AIM:
Restate the records below word for word.

>> start MATERIAL SHOWN

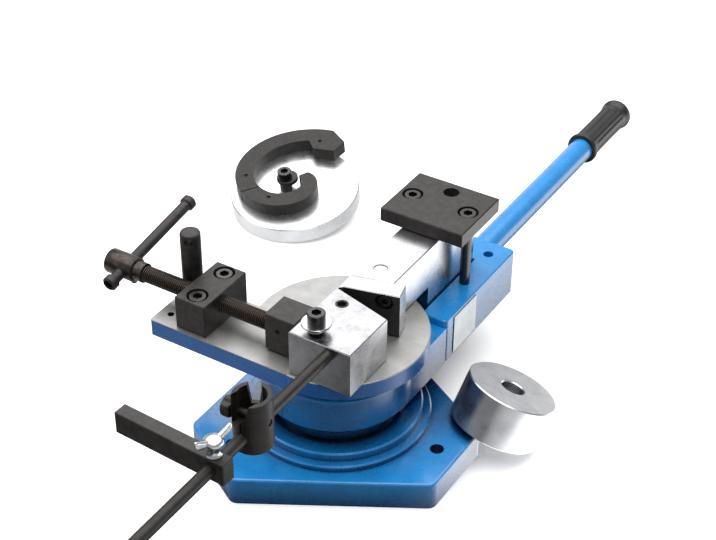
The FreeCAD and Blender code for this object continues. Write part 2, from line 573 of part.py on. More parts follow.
def block_spring():
    """The short coil spring under the block bolt's washer, one unbroken wire cut flat at both ends."""
    wire = value("spring_wire")
    radius = value("spring_radius")
    turns = value("spring_turns")
    pitch = value("spring_pitch")
    steps = int(math.ceil(turns * 4))
    angle = 2 * math.pi * turns / steps
    climb = pitch * turns / steps
    slope = pitch / (2 * math.pi)
    edges = []
    points = []
    for index in range(steps + 1):
        turn = angle * index
        point = V(radius * math.cos(turn), radius * math.sin(turn), climb * index)
        heading = V(-radius * math.sin(turn), radius * math.cos(turn), slope).normalize()
        points.append((point, heading))
    for (start, leaving), (finish, arriving) in zip(points, points[1:]):
        chord = finish - start
        both = leaving + arriving
        square = 2 * (1 - leaving.dot(arriving))
        along = chord.dot(both)
        reach = (math.sqrt(along ** 2 + square * chord.Length ** 2) - along) / square
        meeting = (start + leaving * reach + finish - arriving * reach) / 2
        edges.append(bent_edge(start, leaving, meeting))
        back = bent_edge(finish, arriving * -1, meeting)
        edges.append(back)
    path = Part.Wire(edges)
    section = Part.Wire(Part.makeCircle(wire / 2, points[0][0], points[0][1]))
    coil = path.makePipeShell([section], True, False)
    coil.translate(V(0, 0, wire * 0.4))
    length = value("spring_length")
    room = Part.makeCylinder(radius + wire, length)
    spring = doc.addObject("Part::Feature", "block_spring")
    spring.Shape = coil.common(room)
    place(spring, ("block_bolt_x", "block_bolt_y", "block_top"))
    print("block_spring: gap between turns", round(pitch - wire, 2))
    node("block_spring", spring)



def lever_casting():
    """The painted casting of the lever: a drum round the kingpin and a slotted arm."""
    drum = turned("drum", [("0", "hub_bottom"), ("hub_neck_radius", "hub_bottom"),
                           ("hub_neck_radius", "hub_bottom + hub_neck_height"),
                           ("hub_radius", "hub_bottom + hub_neck_height + hub_cone_height"),
                           ("hub_radius", "hub_top - 1.5"), ("hub_radius - 1.5", "hub_top"),
                           ("0", "hub_top")])
    right = "lever_left + lever_width"
    ledge = slab("ledge", [("lever_left", "0"), (right, "0"), (right, "ledge_end + 1"),
                           ("lever_left", "ledge_end + 1")], "hub_top - (lever_bottom)",
                 (0, 0, "lever_bottom"))
    arm = slab("lever_arm", [("lever_left", "ledge_end"), (right, "ledge_end"), (right, "lever_end"),
                             ("lever_left", "lever_end")], "lever_height", (0, 0, "lever_bottom"),
               corner="lever_corner_radius", edge="1", both=True)
    body = fuse("lever_body", drum, ledge, arm)
    slot = brick("slot", "slot_width", "slot_end - ledge_end + 1", "slot_depth + 1",
                 ("slot_left", "ledge_end - 1", "slot_floor"))
    bore = cylinder("bush_hole", "kingpin_radius + bush_wall", "hub_height", (0, 0, "hub_bottom"))
    socket = cylinder("tube_socket", "tube_radius + running_gap", "lever_end - tube_start + 1",
                      ("lever_centre", "tube_start", "tube_height"), "y")
    clamp = cylinder("tube_screw_hole", "tube_screw_radius", "lever_centre - (lever_left)",
                     ("lever_left", "tube_screw_y", "tube_height"), "x")
    holes = [slot, bore, socket, clamp]
    for side in (-1, 1):
        holes.append(cylinder("rail_hole", "rail_hole_radius", "rail_hole_depth + 1",
                              (f"lever_centre + {side} * rail_hole_reach", "lever_end - rail_hole_inset",
                               "lever_top - rail_hole_depth")))
        holes.append(cylinder("plate_screw_thread", "m10_radius", "top_plate_screw_grip + 2",
                              (f"top_plate_x + {side} * top_plate_screw_reach", "top_plate_screw_y",
                               "lever_top - top_plate_screw_grip - 1")))
    for step in (0, 1):
        at = ("lever_centre", f"foot_screw_first + {step} * foot_screw_pitch",
              "lever_bottom + m12_head_height + 1")
        grip = "slot_floor - lever_bottom - m12_head_height - 1 + foot_screw_grip"
        holes.append(counterbore("foot_screw_seat", "m12", grip, "m12_head_height + 2", at, "-z",
                                 "hole_gap"))
    node("lever_casting", cut("lever_casting", body, *holes))
    node("hub_bush", ring("hub_bush", "kingpin_radius + running_gap", "kingpin_radius + bush_wall",
                          "hub_height - 2 * bush_inset", (0, 0, "hub_bottom + bush_inset")))


def along_face(along, depth):
    """A point given along the bending face and behind it."""
    across = f"({along}) * cos(face_angle) - ({depth}) * sin(face_angle)"
    up = f"({along}) * sin(face_angle) + ({depth}) * cos(face_angle)"
    return across, up


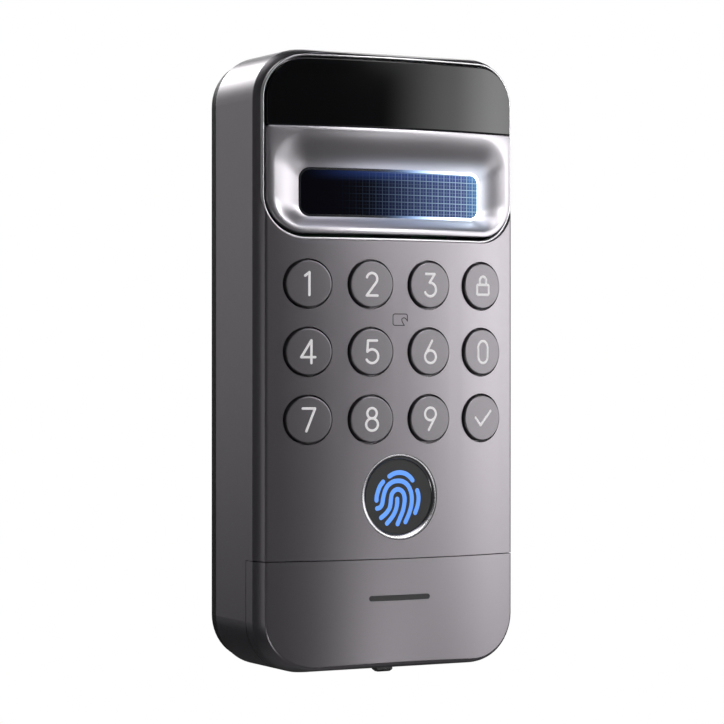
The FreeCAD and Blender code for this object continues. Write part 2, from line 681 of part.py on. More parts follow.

>> end MATERIAL SHOWN

ANSWER TO THIS EXERCISE:
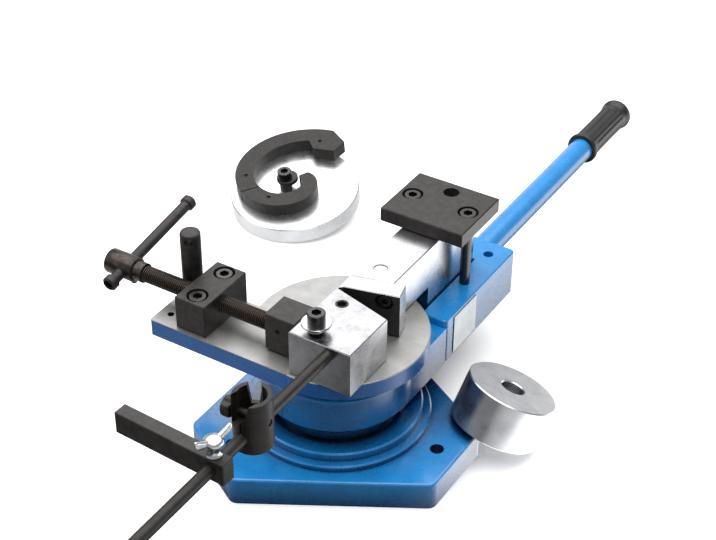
The FreeCAD and Blender code for this object continues. Write part 2, from line 573 of part.py on. More parts follow.
def block_spring():
    """The short coil spring under the block bolt's washer, one unbroken wire cut flat at both ends."""
    wire = value("spring_wire")
    radius = value("spring_radius")
    turns = value("spring_turns")
    pitch = value("spring_pitch")
    steps = int(math.ceil(turns * 4))
    angle = 2 * math.pi * turns / steps
    climb = pitch * turns / steps
    slope = pitch / (2 * math.pi)
    edges = []
    points = []
    for index in range(steps + 1):
        turn = angle * index
        point = V(radius * math.cos(turn), radius * math.sin(turn), climb * index)
        heading = V(-radius * math.sin(turn), radius * math.cos(turn), slope).normalize()
        points.append((point, heading))
    for (start, leaving), (finish, arriving) in zip(points, points[1:]):
        chord = finish - start
        both = leaving + arriving
        square = 2 * (1 - leaving.dot(arriving))
        along = chord.dot(both)
        reach = (math.sqrt(along ** 2 + square * chord.Length ** 2) - along) / square
        meeting = (start + leaving * reach + finish - arriving * reach) / 2
        edges.append(bent_edge(start, leaving, meeting))
        back = bent_edge(finish, arriving * -1, meeting)
        edges.append(back)
    path = Part.Wire(edges)
    section = Part.Wire(Part.makeCircle(wire / 2, points[0][0], points[0][1]))
    coil = path.makePipeShell([section], True, False)
    coil.translate(V(0, 0, wire * 0.4))
    length = value("spring_length")
    room = Part.makeCylinder(radius + wire, length)
    spring = doc.addObject("Part::Feature", "block_spring")
    spring.Shape = coil.common(room)
    place(spring, ("block_bolt_x", "block_bolt_y", "block_top"))
    print("block_spring: gap between turns", round(pitch - wire, 2))
    node("block_spring", spring)



def lever_casting():
    """The painted casting of the lever: a drum round the kingpin and a slotted arm."""
    drum = turned("drum", [("0", "hub_bottom"), ("hub_neck_radius", "hub_bottom"),
                           ("hub_neck_radius", "hub_bottom + hub_neck_height"),
                           ("hub_radius", "hub_bottom + hub_neck_height + hub_cone_height"),
                           ("hub_radius", "hub_top - 1.5"), ("hub_radius - 1.5", "hub_top"),
                           ("0", "hub_top")])
    right = "lever_left + lever_width"
    ledge = slab("ledge", [("lever_left", "0"), (right, "0"), (right, "ledge_end + 1"),
                           ("lever_left", "ledge_end + 1")], "hub_top - (lever_bottom)",
                 (0, 0, "lever_bottom"))
    arm = slab("lever_arm", [("lever_left", "ledge_end"), (right, "ledge_end"), (right, "lever_end"),
                             ("lever_left", "lever_end")], "lever_height", (0, 0, "lever_bottom"),
               corner="lever_corner_radius", edge="1", both=True)
    body = fuse("lever_body", drum, ledge, arm)
    slot = brick("slot", "slot_width", "slot_end - ledge_end + 1", "slot_depth + 1",
                 ("slot_left", "ledge_end - 1", "slot_floor"))
    bore = cylinder("bush_hole", "kingpin_radius + bush_wall", "hub_height", (0, 0, "hub_bottom"))
    socket = cylinder("tube_socket", "tube_radius + running_gap", "lever_end - tube_start + 1",
                      ("lever_centre", "tube_start", "tube_height"), "y")
    clamp = cylinder("tube_screw_hole", "tube_screw_radius", "lever_centre - (lever_left)",
                     ("lever_left", "tube_screw_y", "tube_height"), "x")
    holes = [slot, bore, socket, clamp]
    for side in (-1, 1):
        holes.append(cylinder("rail_hole", "rail_hole_radius", "rail_hole_depth + 1",
                              (f"lever_centre + {side} * rail_hole_reach", "lever_end - rail_hole_inset",
                               "lever_top - rail_hole_depth")))
        holes.append(cylinder("plate_screw_thread", "m10_radius", "top_plate_screw_grip + 2",
                              (f"top_plate_x + {side} * top_plate_screw_reach", "top_plate_screw_y",
                               "lever_top - top_plate_screw_grip - 1")))
    for step in (0, 1):
        at = ("lever_centre", f"foot_screw_first + {step} * foot_screw_pitch",
              "lever_bottom + m12_head_height + 1")
        grip = "slot_floor - lever_bottom - m12_head_height - 1 + foot_screw_grip"
        holes.append(counterbore("foot_screw_seat", "m12", grip, "m12_head_height + 2", at, "-z",
                                 "hole_gap"))
    node("lever_casting", cut("lever_casting", body, *holes))
    node("hub_bush", ring("hub_bush", "kingpin_radius + running_gap", "kingpin_radius + bush_wall",
                          "hub_height - 2 * bush_inset", (0, 0, "hub_bottom + bush_inset")))


def along_face(along, depth):
    """A point given along the bending face and behind it."""
    across = f"({along}) * cos(face_angle) - ({depth}) * sin(face_angle)"
    up = f"({along}) * sin(face_angle) + ({depth}) * cos(face_angle)"
    return across, up


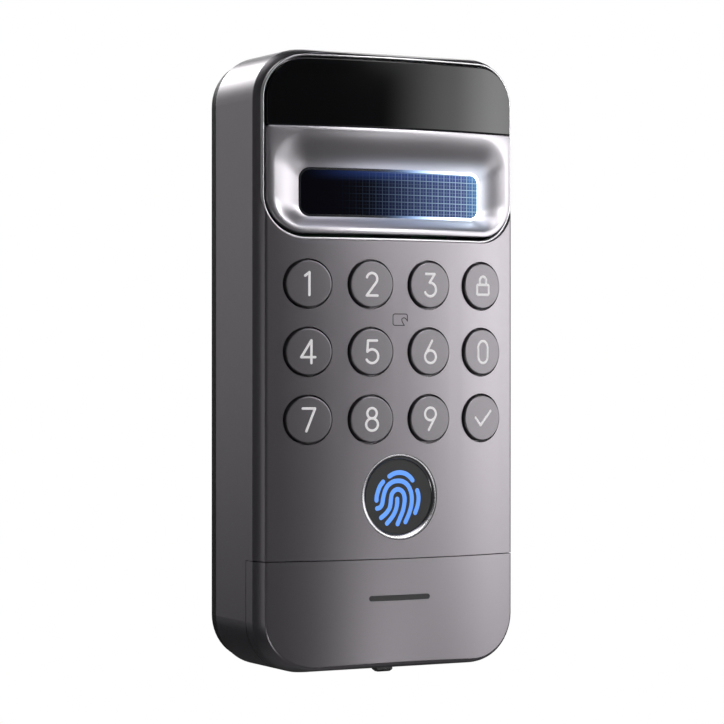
The FreeCAD and Blender code for this object continues. Write part 2, from line 681 of part.py on. More parts follow.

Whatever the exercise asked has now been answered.